Strategic career positioning focuses on questions such as:
- What are my strongest strengths?
- What outcomes am I known for?
- What problems do I consistently solve?
- How does my experience align with the opportunities I want next?
Candidates who can answer these questions clearly often perform better throughout the recruitment process.
Why Experienced Professionals Sometimes Feel Stuck
Many professionals become frustrated because they assume their experience should speak for itself.
Unfortunately, recruiters rarely have the time to uncover value hidden within lengthy documents.
This creates a gap between capability and perception.
The professional may be highly qualified.
The recruiter simply may not see it quickly enough.
Closing this gap requires intentional communication.
The strongest candidates are often those who make their value easy to understand.
Small Changes Can Create Meaningful Results
Improving interview outcomes does not always require major career changes.

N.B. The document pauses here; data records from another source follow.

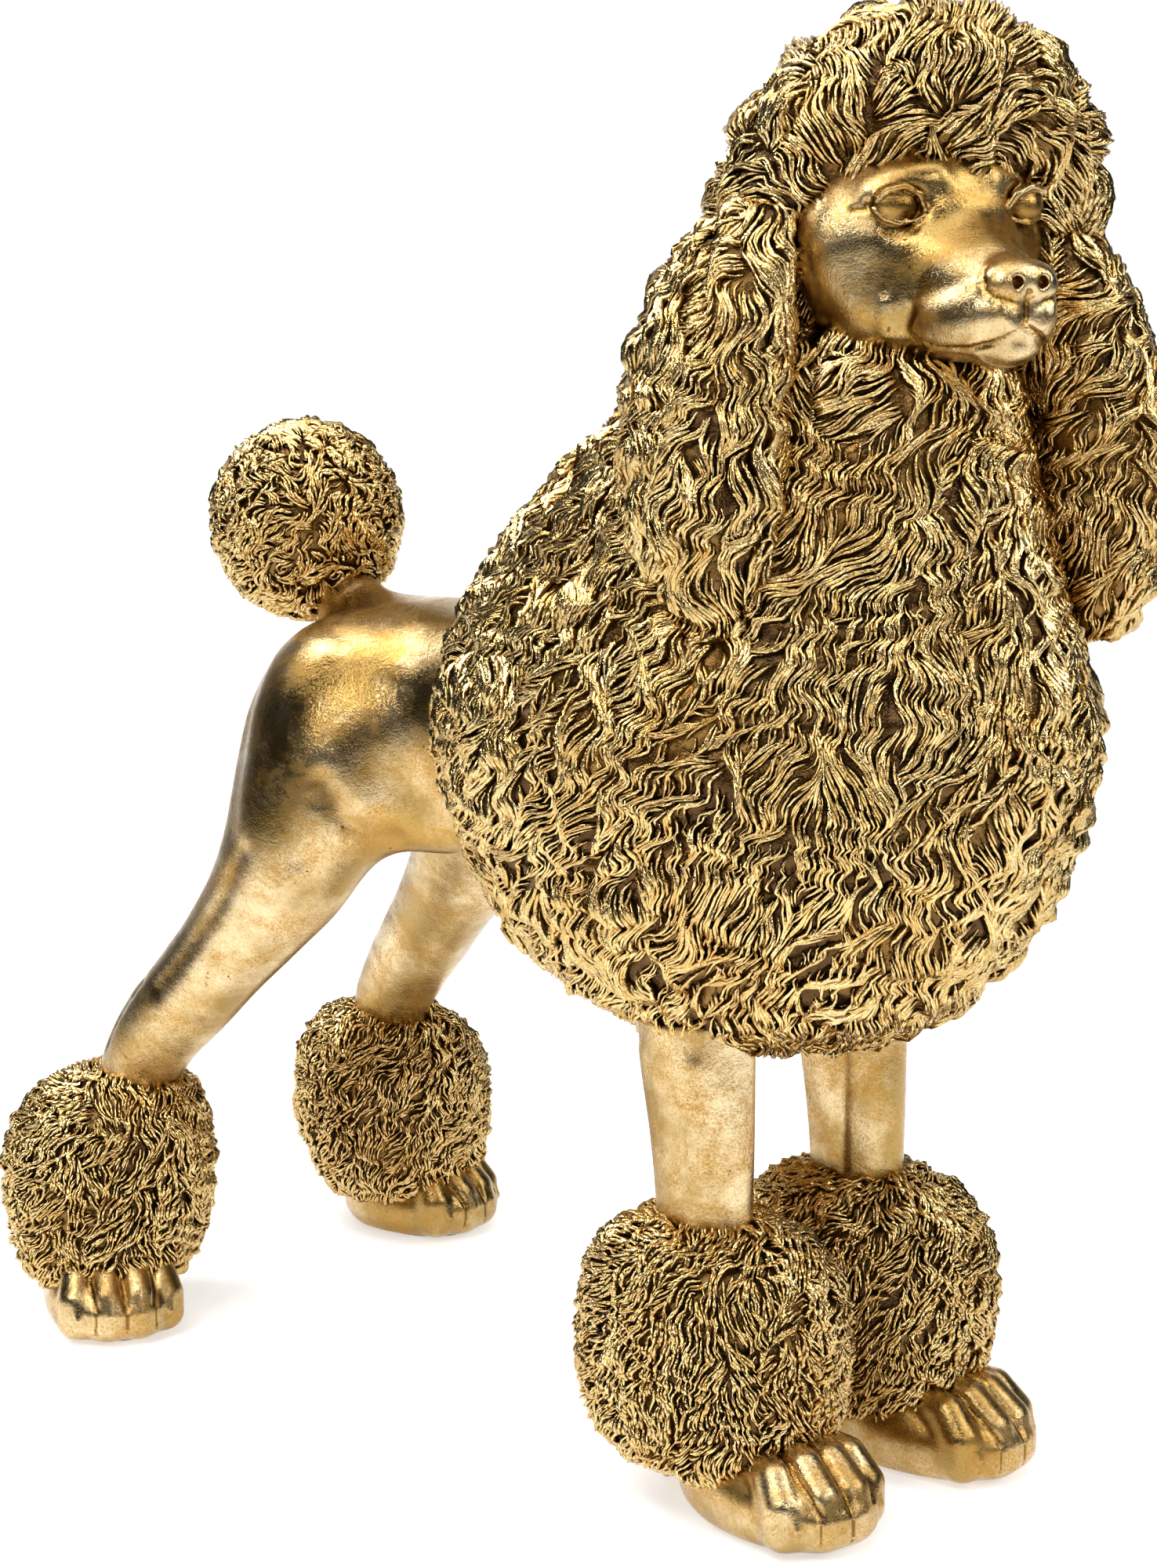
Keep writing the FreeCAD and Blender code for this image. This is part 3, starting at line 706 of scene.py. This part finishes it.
class Skin:
    """The smooth form that a mass of hair grows on."""

    def __init__(self, node):
        low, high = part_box(node)
        clay = clay_around(low, high, SKIN_CELL)
        press_in(clay, *hull_polygons(node), 0.5)
        self.points, self.faces = clay.surface()
        self.tree = BVHTree.FromPolygons(self.points.tolist(), self.faces)
        self.normals = np.zeros_like(self.points)
        corners = np.array([f[:3] for f in self.faces])
        a, b, c = (self.points[corners[:, i]] for i in range(3))
        across = np.cross(b - a, c - a)
        for i in range(3):
            np.add.at(self.normals, corners[:, i], across)
        self.normals /= np.linalg.norm(self.normals, axis=1)[:, None] + 1e-9
        share = np.array([1.0 if len(f) == 4 else 0.5 for f in self.faces])
        self.areas = np.linalg.norm(across, axis=1) * share
        self.corners = corners

    def seeds(self, spacing, rng):
        """Points scattered evenly over the skin, few of them nearer than 0.8 of the spacing."""
        tries = int(self.areas.sum() / spacing ** 2 * 3.0)
        pick = rng.choice(len(self.areas), tries, p=self.areas / self.areas.sum())
        u, v = rng.random(tries), rng.random(tries)
        a, b, c = (self.points[self.corners[pick, i]] for i in range(3))
        spots = a + (b - a) * u[:, None] + (c - b) * v[:, None]
        taken, kept = {}, []
        for spot in spots:
            cell = tuple((spot // spacing).astype(int))
            near = (taken.get((cell[0] + i, cell[1] + j, cell[2] + k))
                    for i in (-1, 0, 1) for j in (-1, 0, 1) for k in (-1, 0, 1))
            if all(other is None or ((other - spot) ** 2).sum() > (0.8 * spacing) ** 2 for other in near):
                taken[cell] = spot
                kept.append(Vector(spot))
        return kept


def drift(p):
    """A smooth random vector, each part of it from its own region of the noise."""
    return Vector([noise.noise(p + Vector((31.4 * i, 0, 17.2 * i))) for i in range(3)])


def lumps(p, size, seed):
    """Rounded tufts: 1 at the middle of each, 0 in the clefts, and a number that names the tuft."""
    spot = Vector((p.x, p.y, 0.7 * p.z)) / size + Vector((seed, 0, 0))
    distances, middles = noise.voronoi(spot + 0.35 * drift(spot * 1.3))
    rise = math.sqrt(min(1.0, (distances[1] - distances[0]) * 1.5))
    return rise, noise.cell(middles[0] * 17.3)


class Hair:
    """How one mass of hair is combed, waved and heaped. Lengths are in millimetres."""

    def __init__(self, comb, length, width, spacing, *, wave, wavelength, tuft, heap, tier,
                 stray, tip, seed):
        self.comb, self.length, self.width, self.spacing = comb, length, width, spacing
        self.wave, self.wavelength, self.tuft, self.heap = wave, wavelength, tuft, heap
        self.tier, self.stray, self.tip, self.seed = tier, stray, tip, seed

    def phase(self, p):
        """Where a spot stands in the waves, which run down the hair and drift sideways."""
        sway = noise.noise(p / (1.5 * self.wavelength) + Vector((self.seed, 3, 7)))
        return 2 * math.pi * (-p.z / self.wavelength + 1.3 * sway)

    def height(self, p):
        """How far the carved surface stands off the smooth form: tufts in overlapping tiers."""
        rise, _ = lumps(p, self.tuft, self.seed)
        phase = self.phase(p)
        return self.heap * (rise - 0.6) + self.tier * (math.sin(phase) - 0.4 * math.sin(2 * phase))

    def direction(self, p, normal):
        """The way a strand runs: the comb's way over the surface, swung by waves and tufts."""
        along = self.comb(p)
        along = along - normal * along.dot(normal)
        if along.length < 1e-4:
            along = normal.orthogonal()
        along.normalize()
        _, name = lumps(p, self.tuft, self.seed)
        swing = self.wave * math.sin(self.phase(p) + 2.4 * name) + self.stray * (2 * name - 1)
        swing += FRIZZ * noise.noise(p / FRIZZ_SIZE + Vector((0, self.seed, 5)))
        return (along * math.cos(swing) + normal.cross(along) * math.sin(swing)).normalized()


def trace_strands(skin, hair, rng, hidden):
    """Each strand's places, its side and up directions, its half width and its tone."""
    strands, halves, tones = [], [], []
    steps = STRAND_RINGS - 1
    for seed in skin.seeds(hair.spacing, rng):
        spot, normal, _, _ = skin.tree.find_nearest(seed)
        if hidden(spot):
            continue
        step = hair.length * (0.7 + 0.6 * rng.random()) / steps
        lift = UNEVENNESS * rng.normal()
        back = seed - hair.direction(spot, normal) * step * steps * START_BEHIND
        spot, normal, _, _ = skin.tree.find_nearest(back)
        rings = []
        for i in range(STRAND_RINGS):
            along = hair.direction(spot, normal)
            t = i / steps
            off = hair.height(spot) + lift - 0.2 + 0.7 * math.sin(math.pi * min(1, t * 1.1)) + hair.tip * t
            rings.append((spot + normal * off, normal.cross(along), normal))
            spot, normal, _, _ = skin.tree.find_nearest(spot + along * step)
        strands.append(rings)
        halves.append(0.5 * hair.width * (0.75 + 0.5 * rng.random()))
        tones.append(rng.random())
    places, sides, normals = np.moveaxis(np.array(strands), 2, 0)
    return places, sides, normals, np.array(halves), np.array(tones)


def strand_mesh(places, sides, normals, halves, tones):
    """Closed strands that taper to both ends, as points, faces and their crest and tone values."""
    count = len(places)
    t = np.linspace(0, 1, STRAND_RINGS)
    taper = np.clip(np.sin(np.pi * (0.06 + 0.90 * t)) ** 0.6, 0.12, 1)
    half = halves[:, None, None] * taper[None, :, None]
    rows, crests = [], []
    for across, up, crest in STRAND_PROFILE:
        rows.append(places + sides * half * across + normals * half * up * 1.15)
        crests.append(np.full((count, STRAND_RINGS), crest))
    points = np.stack(rows, axis=2).reshape(-1, 3)
    crest = np.stack(crests, axis=2).reshape(-1)
    tone = np.repeat(tones, STRAND_RINGS * len(STRAND_PROFILE))
    k = len(STRAND_PROFILE)
    last = (STRAND_RINGS - 1) * k
    ring = np.array([(r + i, r + (i + 1) % k, r + k + (i + 1) % k, r + k + i)
                     for r in range(0, last, k) for i in range(k)])
    start = np.arange(count) * STRAND_RINGS * k
    faces = (start[:, None, None] + ring[None]).reshape(-1, 4).tolist()
    for first in start.tolist():
        faces.append([first + i for i in range(k - 1, -1, -1)])
        faces.append([first + last + i for i in range(k)])
    return points, faces, crest, tone


def cover_test(node):
    """True for a spot on a node's skin that another piece covers."""
    others = []
    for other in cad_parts:
        if other != node:
            points, triangles = node_polygons(other)
            others.append(BVHTree.FromPolygons(points.tolist(), triangles.tolist()))

    def hidden(spot):
        for tree in others:
            near, facing, _, gap = tree.find_nearest(spot, 9.0)
            if near is not None and gap > 2.2 and (spot - near).dot(facing) < -0.6 * gap:
                return True
        return False

    return hidden


def make_hair(node, hair, gold):
    """A lumpy core painted dark as shade, with the gold strands over it."""
    skin = Skin(node)
    rng = np.random.default_rng(hair.seed)
    points, faces, crest, tone = strand_mesh(*trace_strands(skin, hair, rng, cover_test(node)))
    heights = np.array([hair.height(Vector(p)) for p in skin.points]) - CORE_DEPTH
    core = skin.points + skin.normals * heights[:, None]
    shift = len(core)
    faces = list(skin.faces) + [[i + shift for i in f] for f in faces]
    points = np.concatenate([core, points])
    # the core's crest of 0 paints it in the dark shade colours
    values = {"crest": np.concatenate([np.zeros(shift), crest]),
              "tone": np.concatenate([np.full(shift, 0.3), tone])}
    add_piece(node + "_hair", points, faces, gold, [node], values)


def comb_mane(p):
    """Out from the neck on top, then down and a little back."""
    out = Vector((p.x - HEAD_AXIS.x, p.y - HEAD_AXIS.y - 15, 0)).normalized()
    return out * min(0.8, max(0.0, (p.z - 240) / 60)) + Vector((0, 0.12, -1))


def comb_topknot(p):
    """Away from the face in front, falling down behind."""
    away = p - HEAD_AXIS
    forward = -away.x * math.sin(HAIR_TURN) - away.y * math.cos(HAIR_TURN)
    ahead = Vector((-math.sin(FACE_TURN), -math.cos(FACE_TURN), 0))
    face = HEAD_AXIS + ahead * 30 + Vector((0, 0, 322))
    fall = min(1.0, max(0.0, (5 - forward) / 40))
    return (p - face).normalized() * (1 - fall) + Vector((0, 0, -1)) * fall


def comb_down(p):
    """Down and a little back."""
    return Vector((0, 0.1, -1))


def comb_cuff(middle):
    """Out from the leg on top and down the sides."""
    def comb(p):
        return (p - middle).normalized() * 0.8 + Vector((0, 0, -1))
    return comb


def comb_curl(p):
    """Every way, a little downwards."""
    return drift(p / 11.0) * 1.6 + Vector((0, 0, -0.5))


def make_all_hair(gold):
    make_hair("mane", Hair(comb_mane, 10, 1.25, 1.9, wave=0.65, wavelength=12, tuft=15, heap=3.2,
                           tier=0.8, stray=0.2, tip=0.3, seed=1), gold)
    make_hair("topknot", Hair(comb_topknot, 8, 1.2, 1.8, wave=0.4, wavelength=14, tuft=14,
                              heap=5.5, tier=0.6, stray=0.6, tip=0.8, seed=2), gold)
    for side, seed in (("left", 3), ("right", 4)):
        make_hair("ear_" + side, Hair(comb_down, 11, 1.2, 1.9, wave=0.6, wavelength=15, tuft=11,
                                      heap=3.4, tier=0.6, stray=0.3, tip=0.3, seed=seed), gold)
    for end, first in (("fore", 5), ("hind", 7)):
        for i, side in enumerate(("left", "right")):
            node = end + "_cuff_" + side
            comb = comb_cuff(centre(node))
            make_hair(node, Hair(comb, 4.8, 1.05, 1.38, wave=0.4, wavelength=7, tuft=7,
                                 heap=1.3, tier=0.7, stray=0.35, tip=0.5, seed=first + i), gold)
    make_hair("tail_pompon", Hair(comb_curl, 5, 1.3, 1.25, wave=0.6, wavelength=9, tuft=7,
                                  heap=1.2, tier=0.3, stray=0.7, tip=0.4, seed=9), gold)


# ---- everything -----------------------------------------------------------------------------
def dress(node, material):
    """Gives a CAD node that stays visible its material."""
    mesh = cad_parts[node].data
    mesh.materials.clear()
    mesh.materials.append(material)


def main():
    make_camera()
    make_lights()
    make_floor()
    gold = smooth_gold()
    carved = hair_gold()
    make_hindquarters(gold)
    make_face(gold)
    for side, out in (("left", 1), ("right", -1)):
        make_foreleg(side, gold)
        make_paw("fore_paw_" + side, 19, 30, 27, out * math.radians(8), gold)
    make_paw("hind_paw_left", 19, 26, 26, math.radians(14), gold)
    make_paw("hind_paw_right", 19, 26, 26, -math.radians(26), gold)
    make_all_hair(carved)
    pad_felt = felt()
    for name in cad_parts:
        if "_pad_" in name:
            dress(name, pad_felt)
    dress("vent_plug", cork())


main()
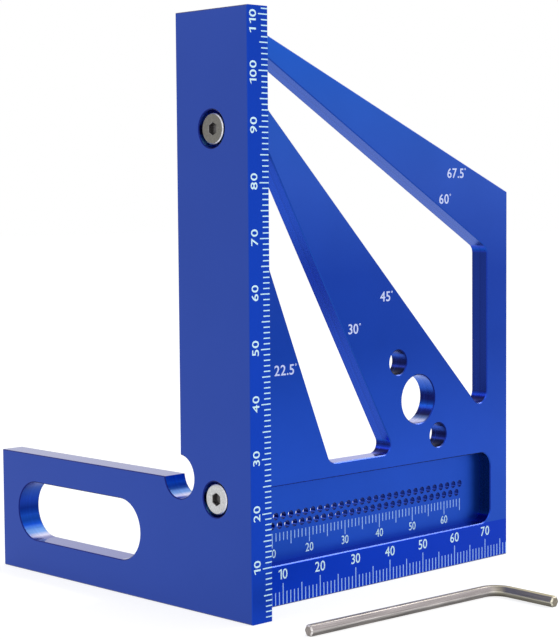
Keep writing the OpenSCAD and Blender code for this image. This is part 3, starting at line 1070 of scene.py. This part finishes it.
def turned_steel(name, face_tone, node_name):
    """Steel ringed round a screw's X axis, a painted highlight on its chamfer, painted shade in its socket.
    """
    low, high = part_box(node_name)
    axis = Vector((low.x, (low.y + high.y) / 2, (low.z + high.z) / 2))
    material, tree, place = start_material(name)
    centred = add(tree, "ShaderNodeMapping", {"Vector": place, "Location": -axis}).outputs[0]
    depth = add(tree, "ShaderNodeSeparateXYZ", {0: centred}).outputs["X"]
    flat = add(tree, "ShaderNodeVectorMath", {0: centred, 1: (0, 1, 1)}, operation="MULTIPLY").outputs[0]
    radius = add(tree, "ShaderNodeVectorMath", {0: flat}, operation="LENGTH").outputs["Value"]
    chamfer = add(tree, "ShaderNodeMath", {
        0: radius, 1: (high.y - low.y) / 2 - HEAD_EDGE + SKIN
    }, operation="GREATER_THAN").outputs[0]
    sunk = add(tree, "ShaderNodeMath", {0: depth, 1: SKIN}, operation="GREATER_THAN").outputs[0]
    inner = add(tree, "ShaderNodeMath", {
        0: radius, 1: SOCKET_REACH_SHARE * SOCKET_FLATS
    }, operation="LESS_THAN").outputs[0]
    socket = add(tree, "ShaderNodeMath", {0: sunk, 1: inner}, operation="MULTIPLY").outputs[0]

    rings = add(tree, "ShaderNodeTexNoise", {
        "W": radius, "Scale": per_size(LATHE_RING)
    }, noise_dimensions="1D").outputs[0]
    specks = add(tree, "ShaderNodeTexNoise", {
        "Vector": place, "Scale": per_size(SPECK), "Detail": 3.0
    }).outputs[0]
    colour = painted(tree, linear(face_tone), [
        (chamfer, linear(CHAMFER_HIGHLIGHT_STEEL)),
        (socket, linear(SOCKET_SHADE_STEEL)),
    ])
    colour = mottled(tree, colour, specks, SPECK_DARK, SPECK_LIGHT)
    height = add(tree, "ShaderNodeMath", {0: rings, 1: specks}, operation="ADD").outputs[0]
    bump = add(tree, "ShaderNodeBump", {
        "Height": height, "Strength": TURNED_STRENGTH, "Distance": STEEL_RELIEF
    }).outputs[0]
    finish_material(tree, {"Base Color": colour, "Metallic": 1.0, "Roughness": TURNED_ROUGHNESS}, bump)
    return material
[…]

Sometimes relatively small improvements can make a significant difference:
- Updating an outdated CV structure
- Highlighting measurable achievements
- Improving LinkedIn visibility
- Clarifying career progression
- Tailoring applications to target roles
- Focusing on outcomes rather than responsibilities
These adjustments help recruiters understand the value a candidate brings without requiring extensive interpretation.
Final Thoughts
Experience remains one of the most valuable assets a professional can possess.
However, experience alone no longer guarantees visibility.
In today’s recruitment environment, professionals must communicate their value clearly, consistently, and strategically.
The challenge is not simply having experience.
The challenge is ensuring that recruiters, hiring managers, and employers can immediately recognise the value that experience represents.
Professionals who adapt to these changing expectations often place themselves in a stronger position to secure interviews, strengthen their professional reputation, and access new career opportunities.